There used to be a very simple programming language used in schools called CESIL (I created and wrote most of that article incidentally – there are various deeply obscure and useless articles on Wikipedia which were originally mine). As you can see from the link, there are a total of fourteen instructions, several of which are just there for convenience to enable input and output such as LINE and PRINT. It’s a much smaller number than the 6502 but also rather artificial, since in reality it would be necessary to come up with code for proper input and output. Another aspect of redundancy is the fact that there are three JUMP instructions: JUMP, JINEG and JIZERO – unconditional jump, jump if negative and jump if zero. All that’s really needed there is JINEG – jump if negative. It can be ensured that the content of the accumulator register is negative in advance, in which case JINEG can perform the same function as an unconditional jump, and since zero is only one greater than a negative integer, simply subtracting one and then performing JINEG is the same as JIZERO. Hence the number of instructions is already down to six, since multiplication and division are achievable by other means, although as constituted CESIL would then be too limited to allow for input and output because it only uses named variables. It would be possible, though, to ensure that one variable was a dummy which was in fact an interface with the outside world via some peripherals.

It has in fact been determined that a machine can be Turing-complete even if it has only one instruction, namely “Subtract One And Branch If Negative”. Incidentally, with special arrangements it can even be done with Intel’s “MOV” instruction, but it needs extensive look up tables to do this and also requires special address modes. Hence there can be a SISC – Single Instruction Set Computer. It isn’t terribly practical because, for example, to add two numbers in the hundreds this instruction would need to be executed hundreds of times. It depends, of course, on the nature of the data in the memory, and this has an interesting consequence. In a sense, this is a zero instruction set computer (which is actually something different officially) because it can be assumed that every location pointed to by the program counter has an implicit “SOBIN” instruction. The flow and activities of the program are actually determined by a memory location field which tells the CPU where to go next. This means that the initial value of the data in the accumulator needs to be fixed, probably as an entirely set series of bits equivalent to the word length.

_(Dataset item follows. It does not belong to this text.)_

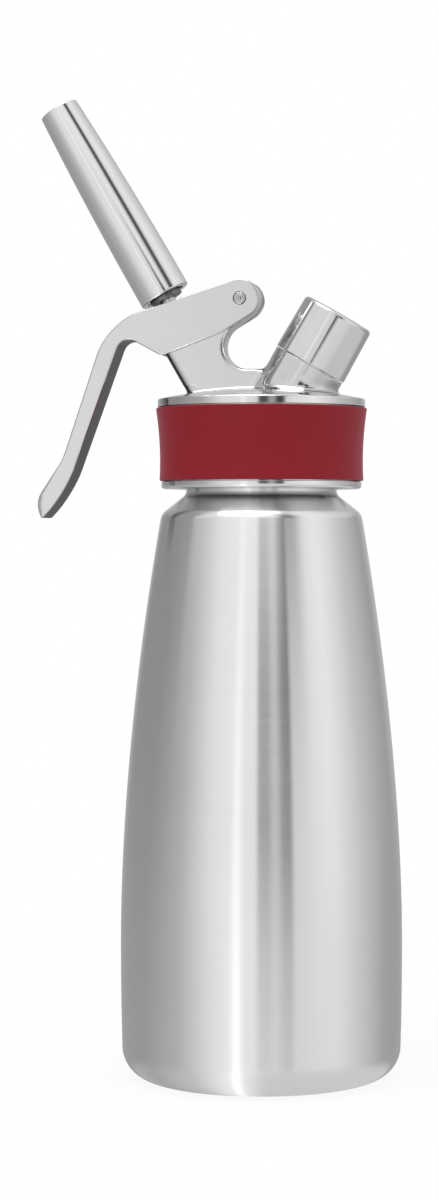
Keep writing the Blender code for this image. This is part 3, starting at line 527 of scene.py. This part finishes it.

This would all make for a very difficult machine to work with, but it is possible. It would be very inefficient and slow, but it would also reduce the number of logic gates needed to a bare minimum. It would simply consist of an arithmetic unit which would in fact be a binary adder because of two’s complement. Negative integers can be represented simply by treating the second half of the interval between zero and two raised to the power of the word length as if those numbers are negative.

This is a one-bit binary adder:

It works like this: 0+0=0 with no carry, 0+1=1 with no carry, 1+0=1 with no carry and 1+1=0 with carry. The symbols above, by the way, are XOR – “either – or -” at the top, AND in the middle and OR (actually AND/OR) at bottom right. These conjunctions describe the inputs and outputs where one, i.e. a signal, is truth and zero, i.e. no signal, is falsehood. Incidentally, you probably realise this but this logic is central to analytical philosophy, meaning that there are close links between philosophy, mathematics and computer science and if you can understand logic you can also understand the basis of much of the other two.

Most processors would do all this in parallel – an eight-bit processor would have eight of these devices lined up, enabling any two integers between zero and two hundred and fifty-five to be added and any two integers between -127 and 128 to be added or subtracted, either way in one go. But this could also be done in series if the carry is stored and the serial format is converted to and from parallel to communicate outside the processor. This reduces the transistor count further. All logic gates can be implemented by NAND gates, or if preferable by NOR gates. A NAND gate can be implemented by two transistors and three resistors and a NOR gate with the same components connected differently. Transistors could also be replaced by valves or relays, and it would also be possible to reuse some of the components in a similar manner to the serial arrangement with the adder, although I suspect the point would come when the multiplication of other components would mean this was no longer worthwhile.

I can’t really be precise as to the exact number of components required, but clearly the number is very low. Hence some kind of computer of a reasonable size could been implemented using valves or relays, or discrete transistors. ROM could be realised via fuses, with blown fuses as zeros and working fuses as ones, and RAM by capacitors, Williams tubes, which are cathode ray tubes with plates to feed the static charge back into the cathodes, or with rings threaded onto wires, all methods which have been used in the past. Extra parts would of course be needed but it is nonetheless feasible to build such a computer.

I feel like I’m on the brink of being able to draw a logic diagram of this device, but in practical terms it’s beyond me. I haven’t decided on input and output here, but that could be achieve via arrays of switches and flashing lights. And if this could be done with 1950s technology, who knows what the limit would be?